Still, you're right that it's a lot of management, and I really have to be in the mood for it to like it. Who knows, maybe Triumph will make more tweaks after collecting game data and watching how the community reacts to it.
Compared to the old Feudal? Massive improvement, IMO.
What you don't have options for is getting out of the headaches Aristocracy adds to sorting and replenishing armies in any situation other than zone defense in home territory.
Aristocracy is not complex. It's very simple. It may seem complex because the sheer quantity of very simple things you have to do is great, but this is a fallacy. It takes more effort.
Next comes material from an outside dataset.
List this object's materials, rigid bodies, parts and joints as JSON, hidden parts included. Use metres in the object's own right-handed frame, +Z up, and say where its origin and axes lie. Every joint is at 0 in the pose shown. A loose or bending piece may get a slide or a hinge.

What it doesn't take is more skill.
For comparison, look at Dark. Ranged units weaken enemies, melee units exploit this debuff. Lots of tomes add weakness. You can work a lot of things into this mechanic, from wolf mounts to bronze golems to fetid legion and many more.
Or how about Industrious? Build up stacks of bolstered defense and resistance, then convert them into offensive buffs and healing. The warding and transmutation tomes almost seem custom made to fit into this.
Reavers invert it. Melee units inflict marked, making enemies take more damaged from powerful ranged attacks. The war spoils thing is... weird but it does mean they have access to two T3 units and expanded diplomatic and "recruitment" options.
Old Feudal's thing was synergizing with adjacency buffs better that other cultures, like those from form traits and the construct tome. It was a mundane bonus rather than a magical one, something you had to counter in situ with pushes and aoe. But if you stuck together, Feudal could do great things.
I could go on like that for every culture except today's Feudal. Monarchy I guess is great for having one stack of T5 mythics and a city structure that stacks seamlessly with Imperialists. Aristocracy, when you use it properly, gives you more morale and health. I have no idea what you're supposed to do with that. Food, draft, and crits is already Barbarian's thing, except they're better at it without having to go through this rigmarole.
Both Monarchy and Aristocracy give significant unit discounts now, so the new deal for Feudal is two different methods of "whatever you want to do, just a lot of it". The devs mentioned wanting Feudal to be kind of a vanilla starter culture, and I'd say these changes accomplish that better than "unless you take an adjacency trait in every build, you're wasting the cultural synergy".
Besides, Feudal (and Aristocracy in particular) have been given a new niche: cavalry shenanigans. No other culture gets three cav units in their roster, and there are a plethora of directions to take that, including the old Tome of Beasts standby you mentioned, since Wildspeakers are cav and Unleash Beast still works on Knights and Liege Guards. Coincidentally, the "Greenfang Knights" are the first faction I ever built in AoW4, and they were the first thing I tried when the beta dropped. I'll miss the adjacency version, but the build still works.
And here's the thing - now that Militia units are a gold-based summon, I don't have to spend Draft or Mana replacing a T1 unit that will spend the entire first 20 turns of the game repeatedly disintegrating like toilet paper in a typhoon. Even in a world where Feudal truly had lost all synergy and direction, I'd let that happen just to have basic playability.
Yeah that's my point. They didn't think that through. Aristocratic would still have a different unique building line, unique t3 and unique leader buffs compared to monarchy. There is no reason to force stupid gameplay on top of that. The two subcultures are already distinct enough without having to actually build units in specific cities.